A lot of emphasis is being placed on how Super 8 is derivative of Speilberg's work, as a director, writer or producer, especially relating to the kids portrayed in The Goonies and E.T. I have to say, I'm not particularly disturbed by the obvious references. People used to criticize Brian DePalma for making three psychological thrillers between 1980-84 that were (and still are) extremely derivative of Hitchcock (Dressed to Kill, Blow Out -- which also evokes Antonioni's BlowUp and Coppola's The Conversation -- and Body Double), but he made an infamous remake of Scarface in those years as well. It's clear that Abrams is an otaku of this type of genre and, probably like many men his age, has an affinity for Spielberg's early work.

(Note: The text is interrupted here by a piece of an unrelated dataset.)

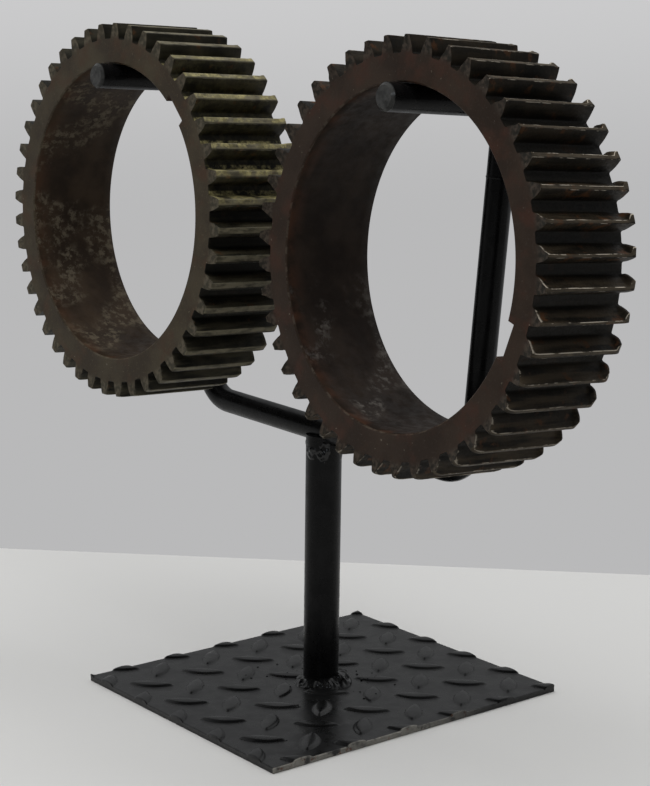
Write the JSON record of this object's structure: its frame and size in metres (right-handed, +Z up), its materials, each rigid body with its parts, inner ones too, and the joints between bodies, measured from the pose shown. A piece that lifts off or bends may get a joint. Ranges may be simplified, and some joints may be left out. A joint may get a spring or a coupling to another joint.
{
  "type": "ring gear display stand",
  "caption": "Spur ring gears hung loose on the forward pegs of a black welded bar stand with a tread plate base.",
  "frame": {"origin": "on the underside of the base plate, below the foot of the post", "axes": "+Z up, +X to the right as seen from the front, -Y to the front, the way the pegs point"},
  "size_m": [0.4912, 0.222, 0.416],
  "materials": {
    "black_paint": "gloss black enamel over welded mild steel",
    "left_gear_iron": "machined iron with an old grey-brown patina, worn tooth crests",
    "right_gear_iron": "machined iron with an old red-brown patina, worn bright tooth corners"
  },
  "bodies": {
    "stand": {"base_plate": "black_paint", "post": "black_paint", "bent_bar": "black_paint", "foot_weld": "black_paint", "front_saddle_weld": "black_paint", "rear_saddle_weld": "black_paint", "left_peg": "black_paint", "right_peg": "black_paint"},
    "left_gear": {"left_ring_gear": "left_gear_iron"},
    "right_gear": {"right_ring_gear": "right_gear_iron"}
  },
  "joints": [
    {"name": "left_gear_spin", "type": "hinge", "parent": "stand", "child": "left_gear", "pos_m": [-0.11029, -0.02401, 0.29699], "axis": [0.0209, -0.999, 0.0384], "continuous": true},
    {"name": "right_gear_spin", "type": "hinge", "parent": "stand", "child": "right_gear", "pos_m": [0.1473, -0.00861, 0.28808], "axis": [0, -0.9983, 0.0576], "continuous": true}
  ]
}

If you're going to be derivative, why not at least borrow a vibe, or a trick or two, from a good director who was working during the time in which you film is set?

I don't think Abrams has enough films under his belt to have developed a style that is clearly his own, repetitive lens flares notwithstanding. Maybe he never will. Is this film as original, ambitious or visually thrilling as last summer's breakout film, Inception? No it is not. (But then I would quibble that Christopher Nolan is no Stanley Kubrick, either.) But with his last two films J.J. Abrams has delivered entertaining summer movies that are a popcorn-gobbling pleasure to watch. In this season of over-marketed/3D/spandex-clad junk, that's an accomplishment.


*Awesomely inappropriate double feature: Super 8 paired with 8MM (which stars Do You Want Butter on That? fave, Nic Cage). I dare you, New Beverly Cinema. I double-dare you.